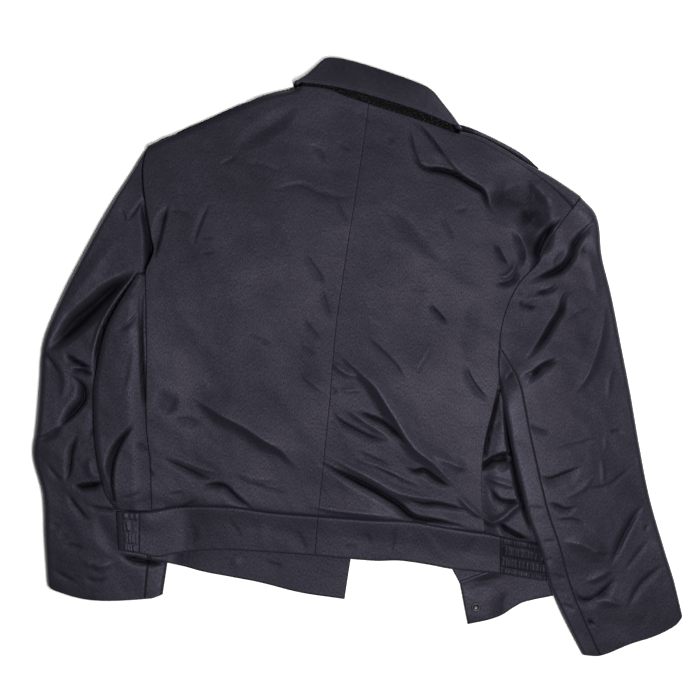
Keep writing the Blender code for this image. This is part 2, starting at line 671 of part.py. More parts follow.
def front_right(underside, upper, lay):
    """The right front on the table, turned up over the shoulder to the back's shoulder seam."""
    body_edge = smooth_line([(x - 4, y) for x, y in EDGE_RIGHT[::-1]])
    side = np.vstack([body_edge, smooth_line(ARMHOLE_RIGHT[::-1])])
    hem = smooth_line(TAB_RIGHT_TOP)
    side[0] = hem[-1]
    centre = joined(FRONT_EDGE_RIGHT[::-1], NECK_FRONT_RIGHT[::-1])
    us, vs = (shares_for(size, FRONT_CELL) for size in FRONT_RIGHT_SIZE)
    edge_at = along(smooth_line(SHOULDER_RIGHT_EDGE), us)
    seam_at = along(smooth_line(SHOULDER_RIGHT), us)
    width = np.linalg.norm(seam_at - edge_at, axis=1)
    inward = (seam_at - edge_at) / width[:, None]
    reach = np.minimum(EDGE_REACH, 0.9 * width)
    top = edge_at + inward * reach[:, None]
    centre[-1], side[-1] = top[0], top[-1]
    plan = coons(hem, top, centre, side, us, vs)
    flat = with_height(plan, underside(plan[..., 0], plan[..., 1]))
    lay(flat + (0, 0, CLOTH))
    high = upper(seam_at[:, 0], seam_at[:, 1])
    turn = turned_edge(edge_at, inward, reach, high, flat[-1, :, 2], (-55, -20, 15, 50))
    last = with_height(seam_at - inward * SEAM_GAP, high)
    return np.concatenate([flat, turn.transpose(1, 0, 2), last[None]], axis=0)


def band(top_line, hem, height):
    """A strip of the waistband between its upper seam and its hem, from left to right."""
    hem_line = smooth_line(hem)
    shares = shares_for(line_length(hem_line), BAND_CELL)
    plan = ruled(hem_line, top_line, np.linspace(0.0, 1.0, 6), shares).transpose(1, 0, 2)
    grid = parted(with_height(plan, height(plan[..., 0], plan[..., 1])), ("u0", "u1"))
    return parted(grid, ("v1",), 2 * SEAM_GAP)


def half_back(bottom, top, left, right, upper):
    us, vs = (shares_for(size, BODY_CELL) for size in BACK_SIZE)
    plan = coons(bottom, top, left, right, us, vs)
    return with_height(plan, upper(plan[..., 0], plan[..., 1]))


def build():
    navy = surface_material("navy gabardine", (0.036, 0.034, 0.048), 0.72)
    felt = surface_material("collar felt", (0.012, 0.011, 0.016), 0.95)
    metal = surface_material("oxidised brass", (0.02, 0.019, 0.022), 0.45, 0.7)
    all_round = ("u0", "u1", "v0", "v1")
    table = Table()

    for name, edge in (("epaulette_left", STRAP_LEFT), ("epaulette_right", STRAP_RIGHT)):
        grid = strap(edge)
        wall(name, grid, navy, "above")
        table.lay(grid + (0, 0, CLOTH))

    r, h = BUTTON_RADIUS, BUTTON_HEIGHT
    turned("button", [(r * a, h * b) for a, b in BUTTON_PROFILE], (*BUTTON_PLACE, 0.0), metal)
    x, y = BUTTON_PLACE
    table.lay(np.array([[(x - r, y - r, h), (x + r, y - r, h)], [(x - r, y + r, h), (x + r, y + r, h)]]))

    # The left sleeve lies on the table, and the body on it from the armpit down.
    under, top, row = sleeve(
        SLEEVE_LEFT, SLEEVE_HEAD_LEFT, CUFF_LEFT, on_table, loft, SLEEVE_LEFT_FOLDS, HEAD_FROM_LEFT
    )
    wall("sleeve_left_under", under, navy, "above", ("u0", "u1"))
    wall("sleeve_left_top", top, navy, "below", ("u0", "u1"))
    covered = int(np.argmax(row[:, 3] < ARMHOLE_LEFT[-1][1] - 4.0))
    table.lay(under)
    table.lay(top[covered:])

    # The fronts and their waistbands.
    underside = resting_on(table.cover())
    grid = front_left(underside)
    wall("front_left", parted(grid, ("u0", "v0")), navy, "above", all_round)
    table.lay(grid + (0, 0, CLOTH))
    cover = None

    def upper(x, y):
        """The back's upper surface: its own loft and folds, never nearer than a clear layer."""
        own = loft(x, y) + fold_height(x, y, BODY_FOLDS)
        return smooth_max(own, cover(x, y) + CLOTH + pleat_room(x, y))

    cover = underside
    grid = front_right(underside, upper, table.lay)
    wall("front_right", parted(grid, ("u1", "v0")), navy, "above", all_round)
    seam = smooth_line([(EDGE_LEFT[-1][0] + 4, EDGE_LEFT[-1][1]), *TAB_LEFT_TOP])
    first = int(np.argmin(np.abs(seam[:, 0] - TAB_LEFT_TOP[0][0])))
    grid = band(seam[first:], TAB_LEFT_HEM, underside)
    wall("waistband_front_left", grid, navy, "above", all_round)
    table.lay(grid + (0, 0, CLOTH))
    grid = band(smooth_line(TAB_RIGHT_TOP), TAB_RIGHT_HEM, underside)
    wall("waistband_front_right", grid, navy, "above", all_round)
    table.lay(grid + (0, 0, CLOTH))

    r, h = BACKING_RADIUS, BACKING_HEIGHT
    seat = float(underside(*BUTTON_PLACE)) + CLOTH + SEAM_GAP
    turned("button_backing", [(r * a, h * b) for a, b in BACKING_PROFILE], (*BUTTON_PLACE, seat), metal)

    # The back, its sides and its waistband lie over the fronts.
    ends_left = [end[::-1] for end in ELASTIC_LEFT_ENDS]
    table.lay(elastic_tail(ends_left, underside, ELASTIC_LEFT_TAIL) + (0, 0, CLOTH))
    cover = resting_on(table.cover(12.0))
    waist = joined(WAIST_LEFT)
    first = int(np.argmin(np.abs(waist[:, 0] - PLEAT_LEFT[-1][0])))
    sides = np.vstack([smooth_line(PLEAT_LEFT[::-1]), smooth_line(ARMHOLE_LEFT[::-1])])
    centre = smooth_line(CENTRE_BACK[::-1])
    shoulder = smooth_line(SHOULDER_LEFT)
    grid = half_back(waist[first:], joined(SHOULDER_LEFT, NECK_BACK_LEFT), sides, centre, upper)
    away = distance_to(shoulder, grid[..., 0], grid[..., 1])
    drop = np.sqrt(1 - (1 - np.clip(away / SHOULDER_ROUND, 0.0, 1.0)) ** 2)
    low = cover(grid[..., 0], grid[..., 1]) + CLOTH
    grid[..., 2] = low + (grid[..., 2] - low) * drop
    wall("back_left", parted(grid, ("u0", "u1", "v0")), navy, "below", all_round)
    grid = side_panel(PLEAT_LEFT, EDGE_LEFT, upper, cover)
    wall("side_left", grid, navy, "below", ("u0", "v0", "v1"))
    grid = band(waist, HEM_LEFT, upper)
    wall("waistband_back_left", grid, navy, "below", all_round)

    over = Table()
    waist = joined(WAIST_RIGHT)
    last = int(np.argmin(np.abs(waist[:, 0] - PLEAT_RIGHT[-1][0]))) + 1
    sides = np.vstack([smooth_line(PLEAT_RIGHT[::-1]), smooth_line(ARMHOLE_RIGHT[::-1])])
    grid = half_back(waist[:last], joined(NECK_BACK_RIGHT, SHOULDER_RIGHT), centre, sides, upper)
    wall("back_right", parted(grid, all_round), navy, "below", all_round)
    grid = side_panel(PLEAT_RIGHT, EDGE_RIGHT, upper, cover)
    wall("side_right", grid, navy, "below", ("u0", "v0", "v1"))
    over.lay(grid)
    grid = band(waist, HEM_RIGHT, upper)
    wall("waistband_back_right", grid, navy, "below", all_round)
    over.lay(grid)

    grid = elastic_end(ends_left, upper, underside, ELASTIC_LEFT_TAIL)
    wall("elastic_left", grid, navy, "below", all_round)
    grid = elastic_end(ELASTIC_RIGHT_ENDS, upper, underside, ELASTIC_RIGHT_TAIL)
    wall("elastic_right", grid, navy, "below", all_round)
    over.lay(grid)

    # The right sleeve lies on the side of the body and falls to the table beyond it.
    over_body = resting_on(over.cover(18.0))
    armhole = [SLEEVE_RIGHT[0][:2], *[(x + CURVED_SEAM_GAP, y) for x, y in ARMHOLE_RIGHT]]
    under, top, _ = sleeve(
        SLEEVE_RIGHT, armhole, CUFF_RIGHT, over_body, upper, SLEEVE_RIGHT_FOLDS, HEAD_FROM_RIGHT
    )
    wall("sleeve_right_under", under, navy, "above", ("u0", "u1"))
    wall("sleeve_right_top", top, navy, "below", ("u0", "u1"))

    # The collar's fall stands off the back more towards the right; its stand rises from the neck seam.
    def fall_lift(x, y, v):
        share = (x - COLLAR_X[0]) / (COLLAR_X[1] - COLLAR_X[0])
        stand_off = FALL_OFF_LEFT + FALL_OFF_GAIN * smooth_step(share)
        return upper(x, y) + CLOTH + FALL_CLEAR + stand_off * (1 - v) ** 1.5

    def stand_lift(x, y, v):
        return upper(x, y) - STAND_SINK * v

    fall = collar_layer(smooth_line(FALL_FREE), fall_lift, 0.0, 0.0)
    wall("collar_fall", fall, navy, "above", ("u0", "u1"))
    neck = joined(NECK_BACK_LEFT, NECK_BACK_RIGHT)
    stand = collar_layer(neck, stand_lift, STAND_INSET, CLOTH + 2 * SEAM_GAP)
    wall("collar_stand", parted(stand, ("v0",), CURVED_SEAM_GAP), felt, "above", ("u0", "u1", "v0"))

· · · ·

**WHAT NEEDS TO BE DONE:**
Quote exactly the first line of the data and every line after it through the one holding "return with_height(plan, upper(plan[..., 0], plan[..., 1]))".

**RESULT OF THE EXERCISE:**
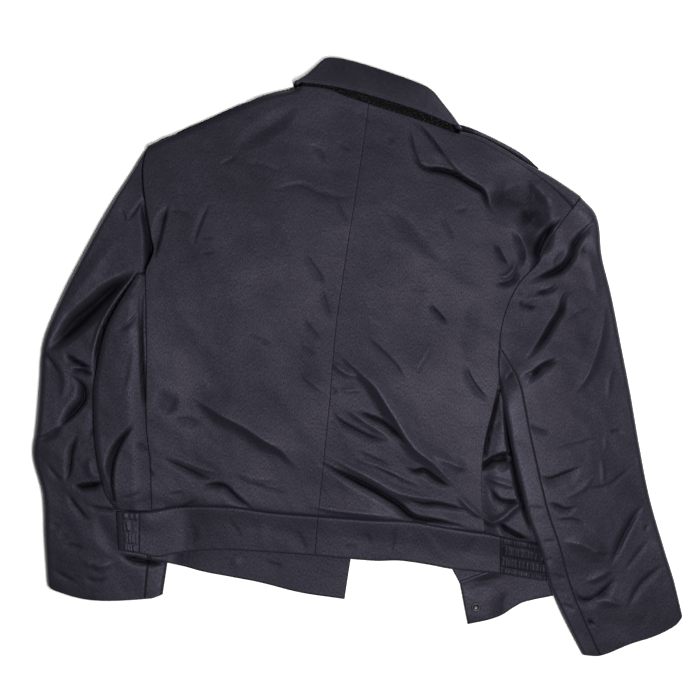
Keep writing the Blender code for this image. This is part 2, starting at line 671 of part.py. More parts follow.
def front_right(underside, upper, lay):
    """The right front on the table, turned up over the shoulder to the back's shoulder seam."""
    body_edge = smooth_line([(x - 4, y) for x, y in EDGE_RIGHT[::-1]])
    side = np.vstack([body_edge, smooth_line(ARMHOLE_RIGHT[::-1])])
    hem = smooth_line(TAB_RIGHT_TOP)
    side[0] = hem[-1]
    centre = joined(FRONT_EDGE_RIGHT[::-1], NECK_FRONT_RIGHT[::-1])
    us, vs = (shares_for(size, FRONT_CELL) for size in FRONT_RIGHT_SIZE)
    edge_at = along(smooth_line(SHOULDER_RIGHT_EDGE), us)
    seam_at = along(smooth_line(SHOULDER_RIGHT), us)
    width = np.linalg.norm(seam_at - edge_at, axis=1)
    inward = (seam_at - edge_at) / width[:, None]
    reach = np.minimum(EDGE_REACH, 0.9 * width)
    top = edge_at + inward * reach[:, None]
    centre[-1], side[-1] = top[0], top[-1]
    plan = coons(hem, top, centre, side, us, vs)
    flat = with_height(plan, underside(plan[..., 0], plan[..., 1]))
    lay(flat + (0, 0, CLOTH))
    high = upper(seam_at[:, 0], seam_at[:, 1])
    turn = turned_edge(edge_at, inward, reach, high, flat[-1, :, 2], (-55, -20, 15, 50))
    last = with_height(seam_at - inward * SEAM_GAP, high)
    return np.concatenate([flat, turn.transpose(1, 0, 2), last[None]], axis=0)


def band(top_line, hem, height):
    """A strip of the waistband between its upper seam and its hem, from left to right."""
    hem_line = smooth_line(hem)
    shares = shares_for(line_length(hem_line), BAND_CELL)
    plan = ruled(hem_line, top_line, np.linspace(0.0, 1.0, 6), shares).transpose(1, 0, 2)
    grid = parted(with_height(plan, height(plan[..., 0], plan[..., 1])), ("u0", "u1"))
    return parted(grid, ("v1",), 2 * SEAM_GAP)


def half_back(bottom, top, left, right, upper):
    us, vs = (shares_for(size, BODY_CELL) for size in BACK_SIZE)
    plan = coons(bottom, top, left, right, us, vs)
    return with_height(plan, upper(plan[..., 0], plan[..., 1]))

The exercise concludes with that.